#### Entries supplied
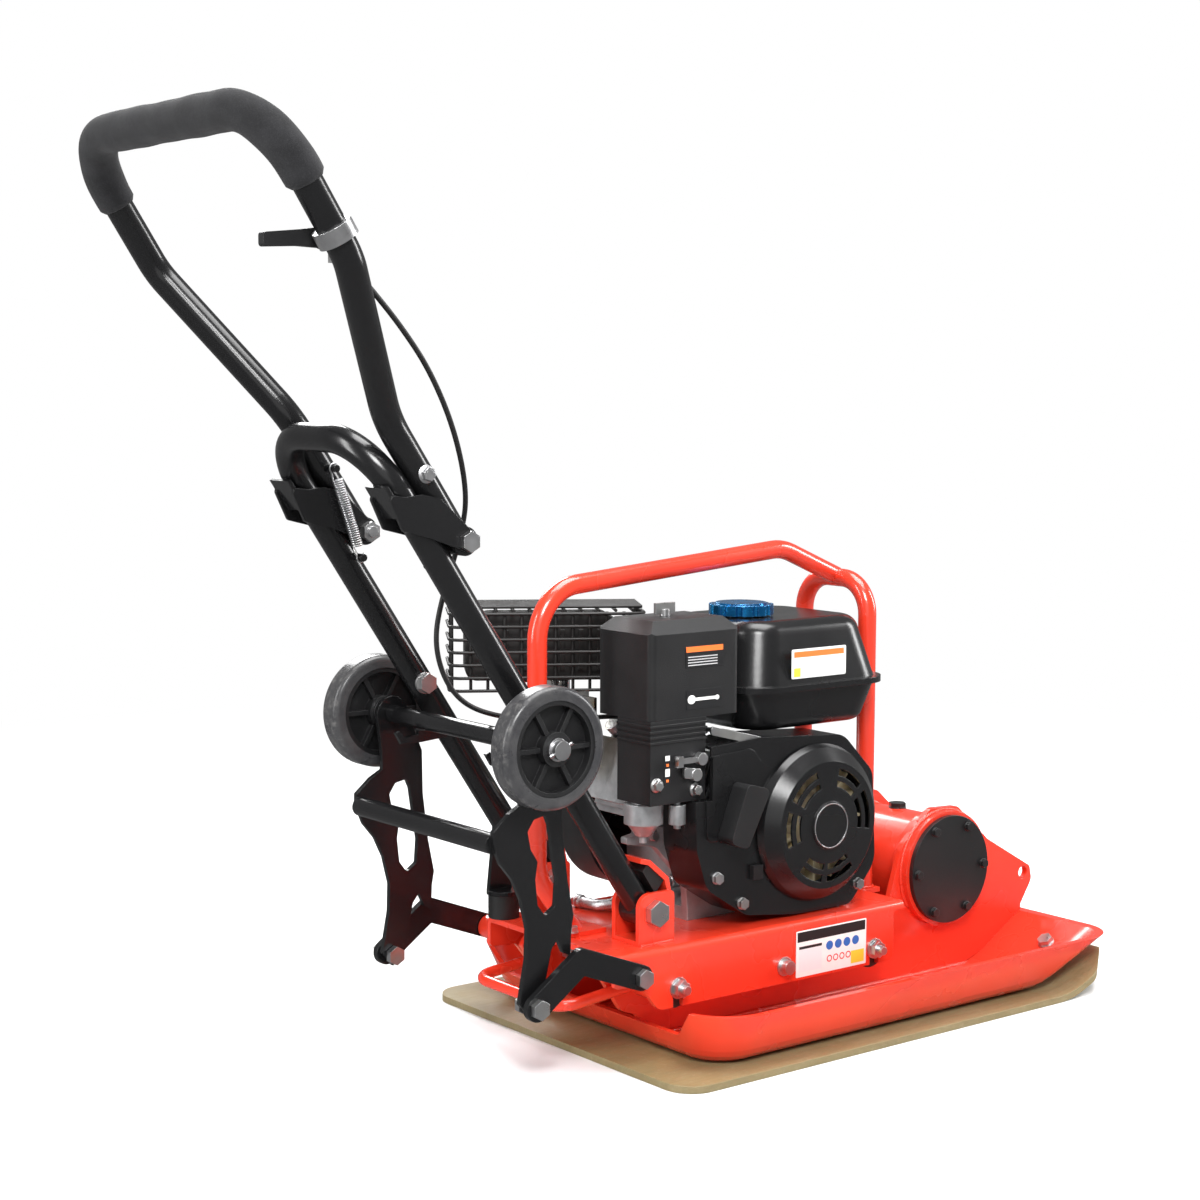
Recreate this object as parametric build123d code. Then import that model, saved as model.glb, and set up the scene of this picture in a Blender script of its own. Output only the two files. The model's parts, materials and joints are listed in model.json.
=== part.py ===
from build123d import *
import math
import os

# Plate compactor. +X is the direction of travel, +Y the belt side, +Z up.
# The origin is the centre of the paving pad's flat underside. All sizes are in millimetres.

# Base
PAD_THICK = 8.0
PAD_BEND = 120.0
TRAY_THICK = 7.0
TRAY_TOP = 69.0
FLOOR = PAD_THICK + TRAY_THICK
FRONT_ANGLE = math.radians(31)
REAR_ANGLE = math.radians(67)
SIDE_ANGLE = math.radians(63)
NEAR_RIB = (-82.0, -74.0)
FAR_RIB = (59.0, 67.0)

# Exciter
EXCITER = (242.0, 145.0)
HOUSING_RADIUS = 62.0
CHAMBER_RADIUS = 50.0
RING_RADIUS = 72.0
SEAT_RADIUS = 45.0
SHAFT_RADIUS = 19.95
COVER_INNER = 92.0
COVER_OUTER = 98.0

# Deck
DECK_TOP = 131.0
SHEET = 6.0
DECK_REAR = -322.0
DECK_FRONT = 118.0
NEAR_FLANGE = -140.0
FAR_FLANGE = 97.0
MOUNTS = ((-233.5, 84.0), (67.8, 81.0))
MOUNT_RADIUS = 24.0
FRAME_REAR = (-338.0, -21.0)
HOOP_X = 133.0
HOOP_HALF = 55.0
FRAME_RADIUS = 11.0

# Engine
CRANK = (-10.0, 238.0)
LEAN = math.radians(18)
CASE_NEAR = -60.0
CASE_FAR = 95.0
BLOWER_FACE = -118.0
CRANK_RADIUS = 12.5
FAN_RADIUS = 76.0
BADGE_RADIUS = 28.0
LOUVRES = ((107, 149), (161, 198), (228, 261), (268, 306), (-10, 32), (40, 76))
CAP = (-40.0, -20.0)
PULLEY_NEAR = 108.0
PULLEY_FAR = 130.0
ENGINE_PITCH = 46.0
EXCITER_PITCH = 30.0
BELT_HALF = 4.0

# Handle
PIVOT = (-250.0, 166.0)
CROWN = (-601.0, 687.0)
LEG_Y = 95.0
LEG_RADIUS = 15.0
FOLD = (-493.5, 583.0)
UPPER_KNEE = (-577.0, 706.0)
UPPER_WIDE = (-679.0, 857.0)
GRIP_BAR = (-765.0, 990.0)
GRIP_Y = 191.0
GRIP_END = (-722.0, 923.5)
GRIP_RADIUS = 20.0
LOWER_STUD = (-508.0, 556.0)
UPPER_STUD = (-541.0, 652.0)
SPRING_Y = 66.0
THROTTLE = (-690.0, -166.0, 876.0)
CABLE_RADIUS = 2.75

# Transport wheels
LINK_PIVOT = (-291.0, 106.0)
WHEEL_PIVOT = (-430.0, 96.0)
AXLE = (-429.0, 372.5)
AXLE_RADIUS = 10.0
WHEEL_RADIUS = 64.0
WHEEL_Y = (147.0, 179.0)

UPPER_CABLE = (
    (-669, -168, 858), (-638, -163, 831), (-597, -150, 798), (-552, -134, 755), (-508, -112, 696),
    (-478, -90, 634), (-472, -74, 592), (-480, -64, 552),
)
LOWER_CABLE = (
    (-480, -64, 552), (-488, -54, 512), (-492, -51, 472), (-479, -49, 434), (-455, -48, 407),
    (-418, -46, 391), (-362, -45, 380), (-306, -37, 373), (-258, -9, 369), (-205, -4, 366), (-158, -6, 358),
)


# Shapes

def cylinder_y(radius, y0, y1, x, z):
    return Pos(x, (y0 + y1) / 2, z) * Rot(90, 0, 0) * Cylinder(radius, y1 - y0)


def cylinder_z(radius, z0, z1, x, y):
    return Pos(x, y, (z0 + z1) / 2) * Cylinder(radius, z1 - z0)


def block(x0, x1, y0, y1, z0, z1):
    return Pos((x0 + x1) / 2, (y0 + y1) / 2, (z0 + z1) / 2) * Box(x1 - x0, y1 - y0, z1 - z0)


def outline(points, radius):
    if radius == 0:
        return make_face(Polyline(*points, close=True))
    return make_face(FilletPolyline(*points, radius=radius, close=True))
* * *
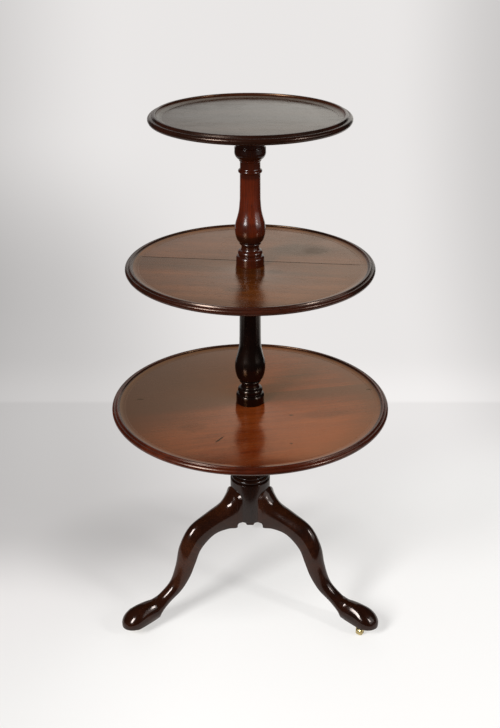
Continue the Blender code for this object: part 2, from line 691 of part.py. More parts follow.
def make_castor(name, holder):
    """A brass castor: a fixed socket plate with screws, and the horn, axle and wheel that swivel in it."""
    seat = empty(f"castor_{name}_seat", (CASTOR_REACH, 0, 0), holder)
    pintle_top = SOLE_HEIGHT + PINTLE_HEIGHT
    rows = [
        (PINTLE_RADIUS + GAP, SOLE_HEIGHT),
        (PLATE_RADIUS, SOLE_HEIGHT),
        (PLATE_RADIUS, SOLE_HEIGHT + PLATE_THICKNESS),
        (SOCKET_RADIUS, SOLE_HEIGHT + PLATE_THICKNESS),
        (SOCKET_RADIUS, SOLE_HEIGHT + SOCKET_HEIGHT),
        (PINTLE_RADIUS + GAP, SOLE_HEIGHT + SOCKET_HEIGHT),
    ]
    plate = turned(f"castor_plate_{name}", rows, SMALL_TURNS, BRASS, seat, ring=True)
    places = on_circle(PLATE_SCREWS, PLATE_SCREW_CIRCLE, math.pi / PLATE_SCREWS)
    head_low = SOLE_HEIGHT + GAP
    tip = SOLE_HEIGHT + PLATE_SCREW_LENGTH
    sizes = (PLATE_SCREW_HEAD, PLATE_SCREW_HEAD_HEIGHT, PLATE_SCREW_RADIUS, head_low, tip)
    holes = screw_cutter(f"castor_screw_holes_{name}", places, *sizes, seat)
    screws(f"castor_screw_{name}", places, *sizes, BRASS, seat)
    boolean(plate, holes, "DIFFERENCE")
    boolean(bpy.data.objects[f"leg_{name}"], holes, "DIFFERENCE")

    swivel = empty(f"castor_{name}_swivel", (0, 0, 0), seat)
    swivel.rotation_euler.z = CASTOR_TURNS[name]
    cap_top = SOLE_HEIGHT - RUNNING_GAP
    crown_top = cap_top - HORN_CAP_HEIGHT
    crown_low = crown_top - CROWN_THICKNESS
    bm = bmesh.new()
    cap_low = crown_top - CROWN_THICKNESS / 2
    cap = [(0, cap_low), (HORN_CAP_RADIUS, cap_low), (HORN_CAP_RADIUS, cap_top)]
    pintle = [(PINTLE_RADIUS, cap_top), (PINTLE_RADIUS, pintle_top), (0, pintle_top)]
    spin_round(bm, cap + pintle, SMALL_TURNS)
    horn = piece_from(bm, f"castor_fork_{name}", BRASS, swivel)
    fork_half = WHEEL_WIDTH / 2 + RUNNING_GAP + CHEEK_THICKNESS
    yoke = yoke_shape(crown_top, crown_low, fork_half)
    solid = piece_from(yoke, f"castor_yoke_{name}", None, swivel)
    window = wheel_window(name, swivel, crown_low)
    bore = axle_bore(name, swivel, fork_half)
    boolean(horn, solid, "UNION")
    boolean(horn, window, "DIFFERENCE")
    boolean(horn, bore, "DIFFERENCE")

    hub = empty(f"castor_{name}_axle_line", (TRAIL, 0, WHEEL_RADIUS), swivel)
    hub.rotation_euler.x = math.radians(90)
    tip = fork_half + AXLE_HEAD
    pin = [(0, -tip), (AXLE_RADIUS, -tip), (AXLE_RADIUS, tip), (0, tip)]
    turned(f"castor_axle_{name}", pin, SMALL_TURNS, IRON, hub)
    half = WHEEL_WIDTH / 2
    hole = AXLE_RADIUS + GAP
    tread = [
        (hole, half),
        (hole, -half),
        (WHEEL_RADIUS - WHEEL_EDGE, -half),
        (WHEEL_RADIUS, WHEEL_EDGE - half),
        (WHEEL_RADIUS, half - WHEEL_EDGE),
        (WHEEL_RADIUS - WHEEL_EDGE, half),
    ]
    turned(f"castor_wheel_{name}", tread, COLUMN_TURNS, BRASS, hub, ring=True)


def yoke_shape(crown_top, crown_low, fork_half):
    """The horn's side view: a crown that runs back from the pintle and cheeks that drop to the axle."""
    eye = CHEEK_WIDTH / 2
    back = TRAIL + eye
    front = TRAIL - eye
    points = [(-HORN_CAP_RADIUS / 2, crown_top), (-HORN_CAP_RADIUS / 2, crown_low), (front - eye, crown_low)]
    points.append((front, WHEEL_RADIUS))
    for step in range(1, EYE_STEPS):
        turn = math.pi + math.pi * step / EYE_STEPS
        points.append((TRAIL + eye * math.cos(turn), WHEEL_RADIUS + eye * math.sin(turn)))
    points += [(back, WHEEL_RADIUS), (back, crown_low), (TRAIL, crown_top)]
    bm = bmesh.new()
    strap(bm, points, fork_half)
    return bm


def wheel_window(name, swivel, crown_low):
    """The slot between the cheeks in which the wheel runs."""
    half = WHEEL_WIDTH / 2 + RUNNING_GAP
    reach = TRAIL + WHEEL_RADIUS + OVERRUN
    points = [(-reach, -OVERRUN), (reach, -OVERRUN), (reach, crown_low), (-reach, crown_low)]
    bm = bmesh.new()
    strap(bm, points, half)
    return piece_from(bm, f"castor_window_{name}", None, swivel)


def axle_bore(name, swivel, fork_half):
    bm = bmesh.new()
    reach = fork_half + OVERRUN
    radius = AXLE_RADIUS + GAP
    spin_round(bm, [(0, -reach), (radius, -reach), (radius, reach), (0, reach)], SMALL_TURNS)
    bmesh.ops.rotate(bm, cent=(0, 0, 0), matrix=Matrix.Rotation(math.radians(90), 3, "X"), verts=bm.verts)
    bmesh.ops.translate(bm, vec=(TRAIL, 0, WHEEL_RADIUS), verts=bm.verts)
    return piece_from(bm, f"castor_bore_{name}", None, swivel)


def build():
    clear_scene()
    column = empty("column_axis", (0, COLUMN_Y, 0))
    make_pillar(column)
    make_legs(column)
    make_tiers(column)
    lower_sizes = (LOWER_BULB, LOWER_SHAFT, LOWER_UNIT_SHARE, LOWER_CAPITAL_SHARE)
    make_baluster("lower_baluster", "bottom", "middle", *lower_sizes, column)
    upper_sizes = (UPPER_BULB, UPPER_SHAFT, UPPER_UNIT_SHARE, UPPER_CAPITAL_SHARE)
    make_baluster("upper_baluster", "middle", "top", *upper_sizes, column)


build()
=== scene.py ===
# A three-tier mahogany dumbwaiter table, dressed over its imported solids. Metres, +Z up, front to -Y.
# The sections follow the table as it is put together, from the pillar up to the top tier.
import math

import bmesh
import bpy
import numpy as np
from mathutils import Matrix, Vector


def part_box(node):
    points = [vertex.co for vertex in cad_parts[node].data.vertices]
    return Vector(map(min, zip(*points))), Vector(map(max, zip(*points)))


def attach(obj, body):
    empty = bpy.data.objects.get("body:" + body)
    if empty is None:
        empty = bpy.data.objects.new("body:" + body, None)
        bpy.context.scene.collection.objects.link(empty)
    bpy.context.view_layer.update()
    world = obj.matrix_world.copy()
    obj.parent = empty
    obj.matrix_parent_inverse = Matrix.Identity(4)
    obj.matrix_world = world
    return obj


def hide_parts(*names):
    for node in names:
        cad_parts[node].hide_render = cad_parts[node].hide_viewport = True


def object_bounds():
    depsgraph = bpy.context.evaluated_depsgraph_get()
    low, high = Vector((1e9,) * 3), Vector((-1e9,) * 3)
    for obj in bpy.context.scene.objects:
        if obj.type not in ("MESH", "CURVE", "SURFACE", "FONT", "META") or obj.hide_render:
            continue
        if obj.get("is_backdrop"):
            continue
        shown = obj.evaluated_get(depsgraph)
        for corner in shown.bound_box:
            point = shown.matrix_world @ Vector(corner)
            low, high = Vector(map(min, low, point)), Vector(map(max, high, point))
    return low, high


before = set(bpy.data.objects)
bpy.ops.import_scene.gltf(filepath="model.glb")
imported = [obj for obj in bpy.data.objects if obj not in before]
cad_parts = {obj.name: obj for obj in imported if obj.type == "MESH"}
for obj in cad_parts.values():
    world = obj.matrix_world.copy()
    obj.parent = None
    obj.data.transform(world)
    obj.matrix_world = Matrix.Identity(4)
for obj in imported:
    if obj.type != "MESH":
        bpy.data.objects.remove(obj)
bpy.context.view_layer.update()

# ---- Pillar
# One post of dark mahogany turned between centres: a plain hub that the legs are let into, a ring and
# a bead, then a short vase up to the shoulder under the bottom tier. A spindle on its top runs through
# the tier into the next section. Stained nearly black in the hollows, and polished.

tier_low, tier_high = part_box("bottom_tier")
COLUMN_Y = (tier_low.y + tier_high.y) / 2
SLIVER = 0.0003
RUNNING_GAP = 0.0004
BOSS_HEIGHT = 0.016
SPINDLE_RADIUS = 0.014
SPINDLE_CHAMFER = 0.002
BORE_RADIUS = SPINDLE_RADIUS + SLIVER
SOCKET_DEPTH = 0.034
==
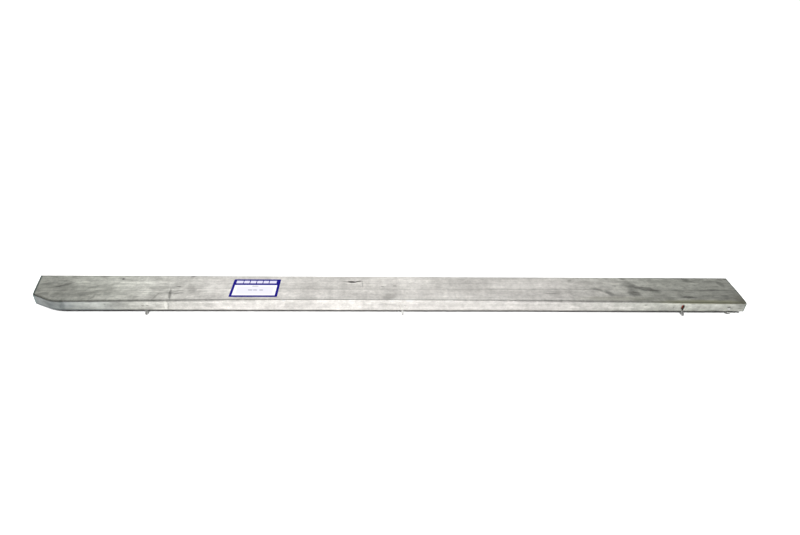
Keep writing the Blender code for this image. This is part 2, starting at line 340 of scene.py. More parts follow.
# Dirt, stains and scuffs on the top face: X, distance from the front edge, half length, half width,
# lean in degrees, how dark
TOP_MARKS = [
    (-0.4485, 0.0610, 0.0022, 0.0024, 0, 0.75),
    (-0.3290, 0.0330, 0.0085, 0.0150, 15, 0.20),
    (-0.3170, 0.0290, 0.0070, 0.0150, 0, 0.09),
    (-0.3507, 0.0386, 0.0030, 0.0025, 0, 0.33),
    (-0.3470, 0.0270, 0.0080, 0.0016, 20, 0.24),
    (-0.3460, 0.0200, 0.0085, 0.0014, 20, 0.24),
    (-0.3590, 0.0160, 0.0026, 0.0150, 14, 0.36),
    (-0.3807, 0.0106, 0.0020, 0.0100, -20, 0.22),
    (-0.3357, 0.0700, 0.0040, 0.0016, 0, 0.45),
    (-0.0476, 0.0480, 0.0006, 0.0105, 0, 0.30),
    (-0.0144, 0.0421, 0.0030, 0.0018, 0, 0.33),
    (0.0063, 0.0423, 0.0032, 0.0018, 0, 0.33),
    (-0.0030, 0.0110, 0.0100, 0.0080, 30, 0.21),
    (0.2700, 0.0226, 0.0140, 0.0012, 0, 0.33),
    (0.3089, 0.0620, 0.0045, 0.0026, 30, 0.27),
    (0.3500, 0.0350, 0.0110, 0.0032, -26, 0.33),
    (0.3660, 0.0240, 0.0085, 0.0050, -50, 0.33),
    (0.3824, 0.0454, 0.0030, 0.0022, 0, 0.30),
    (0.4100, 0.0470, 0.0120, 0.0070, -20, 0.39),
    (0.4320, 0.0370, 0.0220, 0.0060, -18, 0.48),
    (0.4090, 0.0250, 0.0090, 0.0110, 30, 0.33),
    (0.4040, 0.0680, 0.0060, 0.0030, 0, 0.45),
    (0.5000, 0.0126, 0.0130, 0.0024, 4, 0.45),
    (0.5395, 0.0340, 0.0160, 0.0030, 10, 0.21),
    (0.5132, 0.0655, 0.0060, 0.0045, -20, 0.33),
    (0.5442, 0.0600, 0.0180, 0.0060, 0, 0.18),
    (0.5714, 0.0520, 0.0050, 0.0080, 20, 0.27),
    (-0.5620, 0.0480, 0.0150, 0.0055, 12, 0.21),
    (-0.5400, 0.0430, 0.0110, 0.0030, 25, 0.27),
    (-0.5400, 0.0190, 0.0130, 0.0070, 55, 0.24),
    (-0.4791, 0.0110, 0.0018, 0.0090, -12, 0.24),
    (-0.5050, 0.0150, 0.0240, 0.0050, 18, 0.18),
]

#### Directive
Above are the entries. Quote exactly the lines from the one bearing "LOWER_SHAFT, LOWER_UNIT_SHARE, LOWER_CAPITAL_SHARE)" through the one bearing "from mathutils import Matrix, Vector".

#### Response
    lower_sizes = (LOWER_BULB, LOWER_SHAFT, LOWER_UNIT_SHARE, LOWER_CAPITAL_SHARE)
    make_baluster("lower_baluster", "bottom", "middle", *lower_sizes, column)
    upper_sizes = (UPPER_BULB, UPPER_SHAFT, UPPER_UNIT_SHARE, UPPER_CAPITAL_SHARE)
    make_baluster("upper_baluster", "middle", "top", *upper_sizes, column)


build()
=== scene.py ===
# A three-tier mahogany dumbwaiter table, dressed over its imported solids. Metres, +Z up, front to -Y.
# The sections follow the table as it is put together, from the pillar up to the top tier.
import math

import bmesh
import bpy
import numpy as np
from mathutils import Matrix, Vector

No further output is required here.